The Reality Labs Ghost and Product Pressures
To understand the absolute ruthlessness of this pivot, one must look at the ghost of Meta’s past: the Metaverse. Since 2020, Meta’s Reality Labs division has generated operating losses approaching an eye-watering $80 billion. Just this past January, Meta quietly laid off another 1,500 employees from this division. The market watched the company light tens of billions on fire for virtual reality experiences with minimal consumer traction. Wall Street was completely unwilling to let Meta repeat that history with artificial intelligence unless there were guaranteed margin protections in place.
Furthermore, this radical shift is not purely offensive; it is laced with deep defensive urgency. Meta’s scramble for compute power comes after a bruising stretch for its in-house model development. Early iterations of its open-source Llama 4 models produced highly scrutinized and often misleading benchmark results. The company was quietly forced to shelve the largest version of the Llama 4 model—internally dubbed “Behemoth”—which was initially slated for release last year.
Now, the pressure is squarely on the Meta Superintelligence Labs to deliver its next-generation models, codenamed “Avocado” and “Mango.” These models have reportedly been delayed until May 2026 after falling short of internal performance expectations. When you are spending $135 billion, internal delays are not merely technical setbacks; they are existential financial threats. To buy the time and runway needed to fix these models, Meta must trim its operating expenses—projected to hit up to $169 billion in 2026—anywhere it can. The fastest lever to pull is headcount.
A Zero-Sum Trade Between Carbon and Silicon
Meta is not alone in this brutal calculus. The entire Big Tech landscape has realized that AI infrastructure is a zero-sum game played against their own payrolls. In January 2026, Amazon eliminated 16,000 corporate roles—nearly 10% of its corporate workforce—specifically citing the rollout of generative AI and autonomous agents as the catalyst. A month later, the fintech giant Block slashed roughly 40% of its staff, with CEO Jack Dorsey directly attributing the sweeping cuts to the productivity increases enabled by AI tools.
We are witnessing a fundamental decoupling in the technology sector: the objective is no longer to scale human capital alongside revenue, but to eradicate the human bottleneck entirely.
Historically, a tech company’s growth was inextricably linked to its human capital footprint. Scaling revenues meant scaling engineering, sales, and administrative teams. Today, the curve has inverted. If Meta successfully navigates this transition, the financial upside is paradigm-shifting. The company is already seeing its AI-driven “Advantage+” ad optimization tools drastically improve targeting and engagement across Facebook and Instagram.

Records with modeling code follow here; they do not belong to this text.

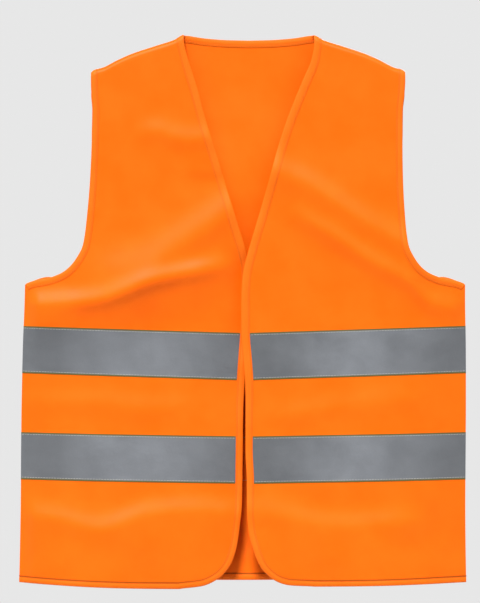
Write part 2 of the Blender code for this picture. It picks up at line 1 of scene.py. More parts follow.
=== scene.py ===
"""High visibility vest: the visible cloth, tape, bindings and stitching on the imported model.

The vest hangs upright and is seen from -Y. +X is the wearer's left, +Y the wearer's back,
and the origin is at the middle of the neck opening, level with the neck points. Lengths in
this script are in millimetres and become metres when a mesh is made.
"""

import math
from collections import namedtuple

import bmesh
import bpy
import numpy as np
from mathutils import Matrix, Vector


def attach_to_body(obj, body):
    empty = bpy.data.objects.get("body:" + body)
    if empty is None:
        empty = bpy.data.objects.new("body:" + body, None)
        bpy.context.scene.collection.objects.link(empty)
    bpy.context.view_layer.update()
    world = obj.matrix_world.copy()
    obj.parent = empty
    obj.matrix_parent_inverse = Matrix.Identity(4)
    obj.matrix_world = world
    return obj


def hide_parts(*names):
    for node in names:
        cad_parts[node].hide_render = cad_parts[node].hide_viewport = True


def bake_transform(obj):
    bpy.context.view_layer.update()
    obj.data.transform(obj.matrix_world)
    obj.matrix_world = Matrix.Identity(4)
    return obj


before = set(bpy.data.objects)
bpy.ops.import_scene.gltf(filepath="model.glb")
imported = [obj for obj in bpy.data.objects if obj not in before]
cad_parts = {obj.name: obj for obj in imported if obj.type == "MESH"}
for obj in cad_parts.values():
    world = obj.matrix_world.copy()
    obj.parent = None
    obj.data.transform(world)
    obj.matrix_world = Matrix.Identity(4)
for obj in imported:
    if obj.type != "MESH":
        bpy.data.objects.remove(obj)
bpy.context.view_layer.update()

MM = 0.001

# ---- sizes shared with the model

HEM_Z = -577.0
SIDE_HALF = 237.0
CHEST_HALF = 233.0
UNDERARM_Z = -262.0
NECK_LEAN = 6.5
LEAN_POWER = 1.6
TOP_DEPTH = 6.0
HEM_DEPTH = 20.0
SIDE_TAPER = 110.0
RIDGE_DROP = 5.5  # radius over which the cloth turns at the shoulder
FRONT_STEP = 2.8  # how far the lapping fronts stand apart from their middle, at x = 0
STEP_REACH = 60.0
FRONT_HEM_REACH = 170.0
BACK_HEM_RISE = 2.5
TAPE_WIDTH = 50.0
FRONT_BINDING = 8.5  # width of the front binding along the V
FRONT_BINDING_LOW = 7.2  # and below it
HEM_BINDING = 7.5
NECK_BINDING = 7.5
ARMHOLE_BINDING = 7.0
EDGE_INSET = 1.5  # cut edge of the cloth to the fold of its binding
UNDER_SHOULDER = -10.0  # height at which the front edges leave the rounded shoulder
FOLD_TOP_Z = -32.0
FOLD_HEM_X = 150.0
NECK_POINT = 69.0

# Outlines, read as (distance from the centre line, height) or, for the fronts, as (x, height)
RIDGE = (
    (62, 11.0), (66, 6.6), (69, 2.4), (79, -3.0), (98, -9.2), (123, -17.5), (140, -25.0),
    (153, -31.8), (160, -34.0), (168, -38.5),
)
OUTER = (
    (165.5, -38.0), (166.3, -47), (165.6, -60), (164.0, -78), (164.4, -118), (165.4, -150),
    (168.3, -192), (171.7, -219), (180, -236), (191, -247.5), (207.5, -254.8), (225, -258.2),
    (CHEST_HALF, UNDERARM_Z), (233.2, -277), (234.6, -330), (235.4, -410), (235.4, -480),
    (SIDE_HALF, -600),
)
BACK_NECK = (
    (66.5, 2.2), (64.5, 2.1), (58, 1.1), (50, -0.2), (40, -1.3), (22, -2.5), (0, -3.0),
)
RIGHT_EDGE = (
    (-64.5, 2.6), (-59.1, -19), (-48.0, -54), (-39.2, -87), (-29.4, -118.6), (-15.6, -164),
    (-2.9, -205.5), (3.6, -227), (6.6, -243), (7.4, -262), (7.0, -290), (6.0, -313), (4.0, -342),
    (2.2, -365), (0.6, -395), (0.1, -436), (-0.8, -494), (-2.9, -515), (-6.1, -537), (-11.4, -554),
    (-20.4, -567.3), (-30.5, -574.7), (-42.1, -579.4), (-66.0, -582.3),
)
LEFT_EDGE = (
    (77.5, 2.6), (72.6, -24), (64.0, -44.5), (56.0, -63.6), (46.9, -87), (36.6, -118.6),
    (27.6, -151.5), (19.8, -179), (12.2, -204.4), (4.6, -231), (1.3, -244.5), (-0.5, -256),
    (-1.6, -277), (-1.4, -312.5), (0.8, -342), (2.5, -364), (2.9, -386), (2.9, -436), (4.2, -468),
    (4.4, -502), (6.0, -521), (10.8, -540), (18.3, -558.3), (26.0, -567.5), (37.3, -575.2),
    (50.0, -578.6), (75.0, -579.8),
)
FRONT_EDGES = {"right": RIGHT_EDGE, "left": LEFT_EDGE}
HEM_DROP = {"right": 5.6, "left": 3.0}  # how far a front's hem runs below the side seam's end
SIGN = {"right": -1, "left": 1}  # side of the garment on which a front lies
TAPES = {"upper": (-305.5, -313.0), "lower": (-418.0, -422.0)}

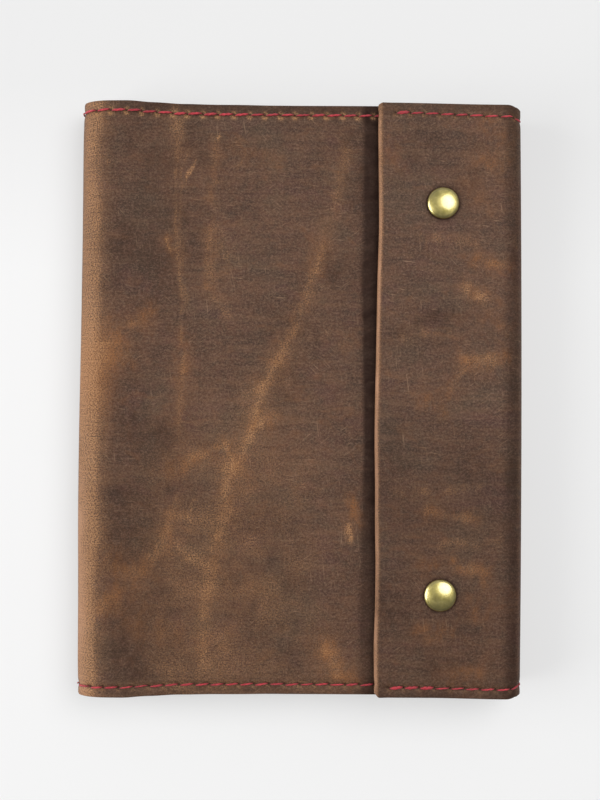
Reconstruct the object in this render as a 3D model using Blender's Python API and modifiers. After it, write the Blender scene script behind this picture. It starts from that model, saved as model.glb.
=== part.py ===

If they can maintain that ad revenue growth while permanently suppressing their payroll expenses via AI agents, their operating margins will expand to unprecedented levels once the infrastructure build-out tapers off. However, this is an incredibly precarious tightrope to walk. Meta is betting its entire corporate future—and the livelihoods of 16,000 employees—on the premise that its $135 billion investment will yield true superintelligence before investor patience runs dry. It is a high-stakes wager where the chips are silicon and the ante is human capital. The age of the sprawling, human-powered tech empire is over. We have officially entered the era of the autonomous hyper-scale machine.






“It is a high stakes wager where the chips are silicon and the ante is human capital.”